If you’d expect him to be resentful, or vengeful towards his former team and employer, think again. Marshall, a school not known for baseball, is a new lease on life for the 53-year-old Beals, who’s managing the change with a soul of optimism.
“It’s a chance to build something,” he said upon taking the job in Huntington. “I get a new school, a new athletic director, a new conference, and a new $15 million dollar ballpark next year.”
Never – not once – has he mentioned hard feelings for Ohio State, and he spoke about Wednesday’s game in nearby Charleston (the state capital) with school-age enthusiasm.
“I was hoping we could play on Tuesday,” he said Monday with a chuckle. “I was hoping the boys would be a little tired after flying back from the west coast (Bakersfield). But it’s supposed to be 50 on Wednesday, so everyone would rather play in that over the weather we’re supposed to have on Tuesday.”
He’s not reticent to talk about the current Ohio State team, off to an 8-6 start under Bill Mosiello. And when he does he frequently refers to “the boys” – kids he personally recruited to the Buckeyes before leaving the position last spring. He mentions them by name – Graveline, Kern, Lipsey, Ernst, and Coupet – genuinely pleased for the statistical success they’re enjoying through four weeks of the season.

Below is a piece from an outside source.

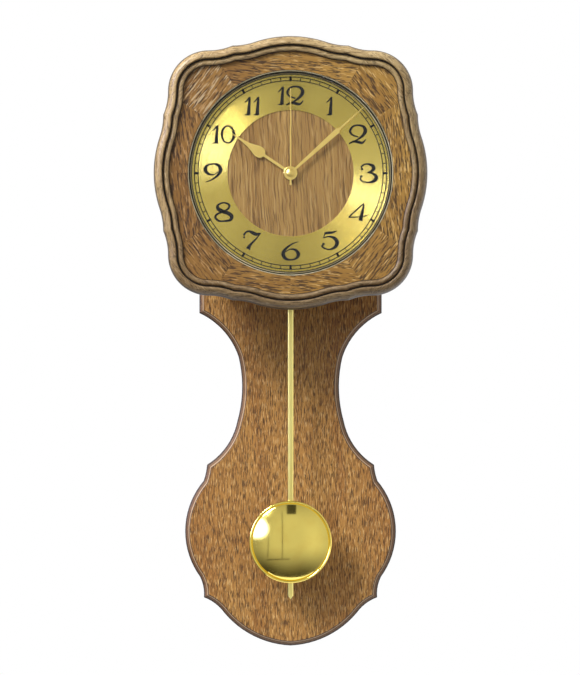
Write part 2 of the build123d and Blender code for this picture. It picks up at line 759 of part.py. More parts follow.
winding_low = bobbin_low + flange_thickness
winding_high = bobbin_high - flange_thickness
winding_half = 4.1
winding_rise = 1.1
with BuildPart() as coil_winding:
    slab(bobbin_out - winding_rise, bobbin_depth + 2 * winding_rise,
         (core_middle - winding_half, winding_low),
         (core_middle + winding_half, winding_high))
    slab(bobbin_out, bobbin_depth, (core_left - bobbin_wall, winding_low),
         (core_right + bobbin_wall, winding_high), Mode.SUBTRACT)
save(coil_winding, "coil_winding")

board_out = 62.0
board_sheet = 1.0
board_low = (2.0, 16.5)
board_high = (28.0, 28.0)
with BuildPart() as circuit_board:
    slab(board_out, board_sheet, board_low, board_high)
save(circuit_board, "circuit_board")

chip_low = (17.0, 19.0)
chip_high = (23.0, 25.0)
chip_height = 1.2
with BuildPart() as clock_chip:
    slab(board_out + board_sheet, chip_height, chip_low, chip_high)
save(clock_chip, "clock_chip")

crystal_radius = 1.0
crystal_length = 6.0
crystal_start = 5.0
crystal_height = 22.0
with BuildPart() as quartz_crystal:
    with BuildSketch(Plane(origin=(crystal_start, -board_out - board_sheet - crystal_radius,
                                   crystal_height - axis_below_hanger), z_dir=(1, 0, 0))):
        Circle(crystal_radius)
    extrude(amount=crystal_length)
save(quartz_crystal, "quartz_crystal")

battery_start = -25.0
battery_length = 49.0
battery_button_radius = 2.7
battery_button_length = 1.2
with BuildPart() as battery:
    with BuildSketch(Plane(origin=(battery_start, -battery_out, battery_height - axis_below_hanger),
                           z_dir=(1, 0, 0))):
        Circle(battery_radius)
    extrude(amount=battery_length)
    with BuildSketch(Plane(origin=(battery_start + battery_length, -battery_out,
                                   battery_height - axis_below_hanger), z_dir=(1, 0, 0))):
        Circle(battery_button_radius)
    extrude(amount=battery_button_length)
save(battery, "battery")

contact_out = 62.0
contact_depth = 12.0
contact_low, contact_high = -36.0, -23.0
contact_sheet = 0.5
contact_lefts = (-25.6, 25.3)
with BuildPart() as battery_contacts:
    for left in contact_lefts:
        slab(contact_out, contact_depth, (left, contact_low), (left + contact_sheet, contact_high))
save(battery_contacts, "battery_contacts")

# ---- pendulum drive: case, cover, coil and pivot pin ---------------------------------------------
drive_low = (-20.0, -78.0)
drive_high = (20.0, -42.0)
drive_back = 62.0
pin_radius = 1.0
pin_boss_radius = 3.0
pin_hole_depth = 12.0
pin_back = 52.9
pin_length = 21.1
pin_head_radius = 2.2
pin_head_height = 0.8
magnet_drop = 67.0
core_radius = 3.0
core_length = 8.5
coil_radius = 7.0
coil_length = 6.0
coil_gap = 1.0

with BuildPart() as drive_case:
    slab(drive_back, case_front - drive_back, drive_low, drive_high)
    slab(drive_back, front_wall_back - drive_back,
         (drive_low[0] + movement_wall, drive_low[1] + movement_wall),
         (drive_high[0] - movement_wall, drive_high[1] - movement_wall), Mode.SUBTRACT)
    disc(drive_back, front_wall_back - drive_back, pin_boss_radius, 0, -pivot_drop)
    disc(drive_back, pin_hole_depth, pin_radius, 0, -pivot_drop, Mode.SUBTRACT)
save(drive_case, "drive_case")

with BuildPart() as drive_cover:
    slab(drive_back - movement_wall, movement_wall, drive_low, drive_high)
    disc(drive_back, core_length, core_radius, 0, -magnet_drop)
    disc(drive_back - movement_wall, movement_wall, pin_radius, 0, -pivot_drop, Mode.SUBTRACT)
save(drive_cover, "drive_cover")

with BuildPart() as drive_coil:
    disc(drive_back + coil_gap, coil_length, coil_radius, 0, -magnet_drop)
    disc(drive_back + coil_gap, coil_length, core_radius, 0, -magnet_drop, Mode.SUBTRACT)
save(drive_coil, "drive_coil")

with BuildPart() as pivot_pin:
    disc(pin_back, pin_length, pin_radius, 0, -pivot_drop)
    disc(pin_back - pin_head_height, pin_head_height, pin_head_radius, 0, -pivot_drop)
save(pivot_pin, "pivot_pin")

# ---- pendulum: leader, magnet, rod and bob -------------------------------------------------------
leader_out = 54.0
leader_thickness = 4.0
leader_half = 4.5
leader_end = 2.0
peg_radius = 1.5
peg_back = rod_out - 0.8
leader_magnet_radius = 4.0
leader_magnet_length = 1.7
rod_start = 6.0                 # the rod begins this far above its hook
rod_point = 3.2

with BuildPart() as pendulum_leader:
    slab(leader_out, leader_thickness, (-leader_half, -hook_drop - leader_end), (leader_half, -pivot_drop))
    disc(leader_out, leader_thickness, leader_half, 0, -pivot_drop)
    disc(peg_back, leader_out - peg_back, peg_radius, 0, -hook_drop)
    disc(leader_out, leader_thickness, pin_radius + running_gap, 0, -pivot_drop, Mode.SUBTRACT)
save(pendulum_leader, "pendulum_leader")

with BuildPart() as leader_magnet:
    disc(leader_out + leader_thickness, leader_magnet_length, leader_magnet_radius, 0, -magnet_drop)
save(leader_magnet, "leader_magnet")

with BuildPart() as pendulum_rod:
    with BuildSketch(facing(rod_out)):
        half_hand([(0, rod_start - hook_drop), (rod_width / 2, rod_start - hook_drop),
                   (rod_width / 2, rod_point - rod_tip_drop), (0, -rod_tip_drop)])
    extrude(amount=rod_thickness)
    disc(rod_out, rod_thickness, peg_radius, 0, -hook_drop, Mode.SUBTRACT)
save(pendulum_rod, "pendulum_rod")

bob_back_out = rod_out + rod_thickness + fitting_gap
bob_front_out = bob_back_out + sheet
bob_rim = 2.6
bob_back_inset = 0.6
clip_half = (7.0, 9.0)
clip_back = 1.4

with BuildPart() as bob_clip:
    slab(rod_out - clip_back, bob_back_out - rod_out + clip_back, (-clip_half[0], -bob_drop - clip_half[1]),
         (clip_half[0], -bob_drop + clip_half[1]))
    slab(rod_out, bob_back_out - rod_out, (-rod_width / 2, -bob_drop - clip_half[1]),
         (rod_width / 2, -bob_drop + clip_half[1]), Mode.SUBTRACT)
save(bob_clip, "bob_clip")

with BuildPart() as bob_back:
    disc(bob_back_out, sheet, bob_radius - bob_back_inset, 0, -bob_drop)
save(bob_back, "bob_back")

with BuildPart() as bob_shell:
    with BuildSketch(Plane(origin=(0, -bob_front_out, -bob_drop - axis_below_hanger), x_dir=(1, 0, 0),
                           z_dir=(0, 0, 1))):
        with BuildLine():
            Line((0, sheet - bob_height), (0, -bob_height))
            TangentArc((0, -bob_height), (bob_radius, 0), tangent=(1, 0))
            Line((bob_radius, 0), (bob_radius - bob_rim, 0))
            TangentArc((0, sheet - bob_height), (bob_radius - bob_rim, 0), tangent=(1, 0))
        make_face()
    revolve(axis=Axis((0, 0, -bob_drop - axis_below_hanger), (0, 1, 0)))
save(bob_shell, "bob_shell")
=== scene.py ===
import json
import math

import bmesh
import bpy
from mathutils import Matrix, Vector


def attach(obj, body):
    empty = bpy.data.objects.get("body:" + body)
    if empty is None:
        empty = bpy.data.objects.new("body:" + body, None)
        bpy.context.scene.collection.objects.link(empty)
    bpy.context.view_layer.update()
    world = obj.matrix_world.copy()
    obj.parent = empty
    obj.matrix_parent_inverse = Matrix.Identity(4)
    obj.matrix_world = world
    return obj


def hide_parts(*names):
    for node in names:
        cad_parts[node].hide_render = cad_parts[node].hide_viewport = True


# A wall clock with a swinging pendulum: its finishes, moulding, numerals, hands and studio.
# Sizes are in millimetres. x and z count from the axis of the hands, and "out" from the wall.

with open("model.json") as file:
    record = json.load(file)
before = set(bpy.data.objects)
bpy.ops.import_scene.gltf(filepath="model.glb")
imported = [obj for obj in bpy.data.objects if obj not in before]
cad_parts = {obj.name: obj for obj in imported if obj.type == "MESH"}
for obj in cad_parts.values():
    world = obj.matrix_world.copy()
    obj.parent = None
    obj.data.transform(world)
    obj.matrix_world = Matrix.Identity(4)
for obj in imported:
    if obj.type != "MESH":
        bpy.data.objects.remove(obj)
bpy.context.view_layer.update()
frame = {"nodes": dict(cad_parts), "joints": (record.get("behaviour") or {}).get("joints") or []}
nodes = frame["nodes"]
joints = {joint["name"]: joint for joint in frame["joints"]}
handAxis = Vector(joints["minute_spin"]["pos_m"])
mm = 0.001
print("loaded", len(nodes), "parts")


# making meshes

def place(x, out, z):
    return Vector((x * mm, -out * mm, z * mm)) + handAxis


def meshPiece(name, points, faces):  # points are (x, out, z)
    mesh = bpy.data.meshes.new(name)
    mesh.from_pydata([place(*point) for point in points], [], faces)
    piece = bpy.data.objects.new(name, mesh)
    bpy.context.scene.collection.objects.link(piece)
    return piece


def dressMesh(piece, sharpAngle):  # merged, facing outwards, smooth up to an angle
    work = bmesh.new()
    work.from_mesh(piece.data)
    bmesh.ops.remove_doubles(work, verts=work.verts, dist=0.002 * mm)
    bmesh.ops.recalc_face_normals(work, faces=work.faces)
    work.to_mesh(piece.data)
    work.free()
    piece.data.shade_smooth()
    piece.data.set_sharp_from_angle(angle=math.radians(sharpAngle))
    return piece


def fit(piece, body, finish, stands=()):
    piece.data.materials.clear()
    piece.data.materials.append(finish)
    if stands:
        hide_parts(*stands)
    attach(piece, body)
    return piece


def joined(parts):  # several (points, faces) shells in one list
    points = []
    faces = []
    for shellPoints, shellFaces in parts:
        base = len(points)
        points += shellPoints
        faces += [[corner + base for corner in face] for face in shellFaces]
    return points, faces


def turnedShell(profile, centre, segments):  # (radius, out) pairs round an axis through centre
    points = []
    rings = []
    for radius, out in profile:
        count = 1 if radius < 1e-6 else segments
        rings.append([len(points) + i for i in range(count)])
        for i in range(count):
            angle = 2 * math.pi * i / segments
            points.append((centre[0] + radius * math.sin(angle), out, centre[1] + radius * math.cos(angle)))
    faces = []
    for near, far in zip(rings, rings[1:] + rings[:1]):
        for i in range(segments):
            j = (i + 1) % segments
            corners = [near[i % len(near)], near[j % len(near)], far[j % len(far)], far[i % len(far)]]
            corners = list(dict.fromkeys(corners))
            if len(corners) > 2:
                faces.append(corners)
    return points, faces


def arcPoints(centre, radii, start, end, steps):  # angles in degrees, measured from the first axis
    found = []
    for i in range(steps + 1):
        angle = math.radians(start + (end - start) * i / steps)
        found.append((centre[0] + radii[0] * math.cos(angle), centre[1] + radii[1] * math.sin(angle)))
    return found


# shader and geometry trees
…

But more important, Beals has found a welcoming home along the banks of the Ohio River, where amateur baseball is a big deal, and people on both sides of the river have a love affair with all things sports, and all things Marshall University.
“I think he’ll have an impact on baseball like Bob Pruett and Dan D’Antoni did with football and basketball,” says alumnus Danny Burcham, who lives just across the river, outside Proctorville. “I like what I see and hear. I like his personality. And Marshall sports always has its personalities.”
Whether Beals will develop baseball to where it attracts talent like Randy Moss and Chad Pennington (football), or Hal Greer and Mike D’Antoni (basketball) remains to be seen. But true to that ‘personality’, he’s expectant.
“It’s going to take a while,” he admits, despite his successful debut in 2023 and the Herd’s 8-5 record after thirteen games.
“It’s too much to ask of the kids to turn things around all at once,” he adds. “But everything is going well.”
Surprising, when you consider having to sell a house in Akron – where he left to take the Marshall job – buy one in Huntington, get moved, get to know the school, the community, the team…and Heiner’s bread, a Huntington staple. That’s a lot to juggle in just two short months. But he and wife Kathy have done it, and none the worse for the wear.
“The birds are chirping, and sun’s out today. But I wouldn’t call it balmy,” he laughed before hanging up. It may be the Sun Belt Conference, but Monday was cold.
“I’ll see you Wednesday,” he promised.
No tone, no agenda, and no hint of drama. Just Beals. I smiled as he left, remembering the past and conversations about a blueprint for success – the process, and the baseball brotherhood that Beals talks about from his early days of playing for Tom Randall, at Kenton Ridge High School in Springfield, to the present. It plays wherever he goes.
Currently, in Huntington…at Marshall…and Wednesday at 1 pm…against the Buckeyes.